--- start of DATASET EXCERPT ---

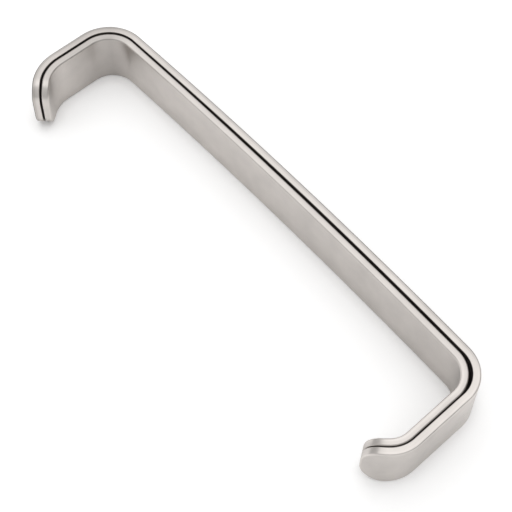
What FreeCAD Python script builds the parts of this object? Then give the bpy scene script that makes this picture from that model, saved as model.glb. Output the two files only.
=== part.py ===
import FreeCAD, Part
import math
import os
import Sketcher
from FreeCAD import Vector

# A set of two handheld surgical retractors, one nested inside the other.
# Each is one flat steel bar: a slightly bowed handle, a blade bent down at
# each end, and a lip curled inwards at the end of each blade. The bars stand
# on their long edges. X runs along the handle towards the deep blade, the
# blades point to -Y, and Z is the bar's width.

# Driving sizes, in millimetres and degrees. The face between the two bars,
# the inside of the outer bar, carries the bend sizes.
driving_sizes = {
    # the flat bar
    "bar_width": 16.0,
    "bar_thickness": 2.08,
    "edge_radius": 0.5,             # rounding of the long edges and of the tips' outlines
    "deburr_width": 0.2,            # the crisper edges of the outer bar, next to the gap
    # handle: the large radius that it bows out to, away from the blades
    "bow_radius": 1700.0,
    # shallow end
    "shallow_reach": 61.5,          # handle middle to the centre of the lip bend, along X
    "shallow_depth": 21.0,          # handle face to the centre of the lip bend
    "shallow_corner_radius": 9.3,
    "shallow_blade_angle": 90.7,    # from the X axis to the blade
    "shallow_lip_radius": 11.8,
    "shallow_lip_turn": 45.1,       # from the blade to the lip
    "shallow_lip_length": 4.3,      # straight end of the lip
    "shallow_tip_radius": 5.2,
    # deep end
    "deep_reach": 64.15,
    "deep_depth": 26.4,
    "deep_corner_radius": 8.2,
    "deep_blade_angle": 88.2,
    "deep_lip_radius": 8.5,
    "deep_lip_turn": 57.7,
    "deep_lip_length": 4.1,
    "deep_tip_radius": 6.4,
    # nesting: the running gaps between the bars, and how much larger the
    # inner bar's corners are than ones that would follow the outer bar
    "handle_gap": 0.62,
    "bow_flattening": 1.12,         # inner bow radius over outer bow radius
    "bow_shift": 3.0,               # of the inner bow's highest point, to the shallow end
    "shallow_blade_gap": 0.52,
    "shallow_corner_relief": 0.4,
    "deep_blade_gap": 0.32,
    "deep_corner_relief": 1.1,
}

# The face of each bar that looks at the other one, as formulas on the sizes.
# drop is how far the face lies below the outer bar's, at the handle's middle.
outer_face = {
    "drop": "0",
    "bow_radius": "Sizes.bow_radius",
    "bow_shift": "0",
    "shallow_corner_radius": "Sizes.shallow_corner_radius",
    "shallow_lip_radius": "Sizes.shallow_lip_radius",
    "deep_corner_radius": "Sizes.deep_corner_radius",
    "deep_lip_radius": "Sizes.deep_lip_radius",
}
inner_face = {
    "drop": "Sizes.handle_gap",
    "bow_radius": "Sizes.bow_radius * Sizes.bow_flattening",
    "bow_shift": "Sizes.bow_shift",
    "shallow_corner_radius": "Sizes.shallow_corner_radius - Sizes.shallow_blade_gap"
                             " + Sizes.shallow_corner_relief",
    "shallow_lip_radius": "Sizes.shallow_lip_radius - Sizes.shallow_blade_gap",
    "deep_corner_radius": "Sizes.deep_corner_radius - Sizes.deep_blade_gap"
                          " + Sizes.deep_corner_relief",
    "deep_lip_radius": "Sizes.deep_lip_radius - Sizes.deep_blade_gap",
}

# What both bars share at each end, as formulas on the sizes.
end_sizes = {
    end: {
        size: f"Sizes.{end}_{size}"
        for size in ("reach", "depth", "blade_angle", "lip_turn", "lip_length", "tip_radius")
    }
    for end in ("shallow", "deep")
}

largest_tip_share = 0.48      # of the bar's width, so that two tip corners never meet
largest_edge_share = 0.4      # of the bar's thickness, for the rounding of its long edges
sharp_edge_angle = 30.0       # degrees between two faces, above which their edge is sharp
near_share = 0.25             # of the bar's thickness, within which an edge lies on a line


def add_size_sheet(doc):
    sheet = doc.addObject("Spreadsheet::Sheet", "Sizes")
    for row, (name, value) in enumerate(driving_sizes.items(), start=1):
        sheet.set(f"A{row}", name)
        sheet.set(f"B{row}", str(value))
        sheet.setAlias(f"B{row}", name)
    doc.recompute()
    return sheet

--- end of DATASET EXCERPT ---

**WORK INSTRUCTIONS**
Output exactly the leading lines of the data, up to and including the line marked by "# blades point".

**RESULT FOR THIS EXERCISE**
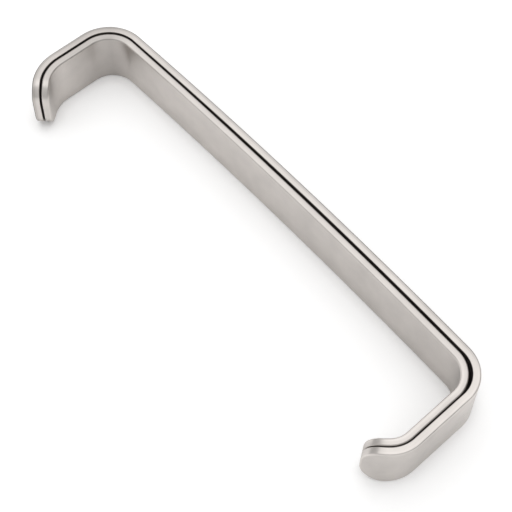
What FreeCAD Python script builds the parts of this object? Then give the bpy scene script that makes this picture from that model, saved as model.glb. Output the two files only.
=== part.py ===
import FreeCAD, Part
import math
import os
import Sketcher
from FreeCAD import Vector

# A set of two handheld surgical retractors, one nested inside the other.
# Each is one flat steel bar: a slightly bowed handle, a blade bent down at
# each end, and a lip curled inwards at the end of each blade. The bars stand
# on their long edges. X runs along the handle towards the deep blade, the
# blades point to -Y, and Z is the bar's width.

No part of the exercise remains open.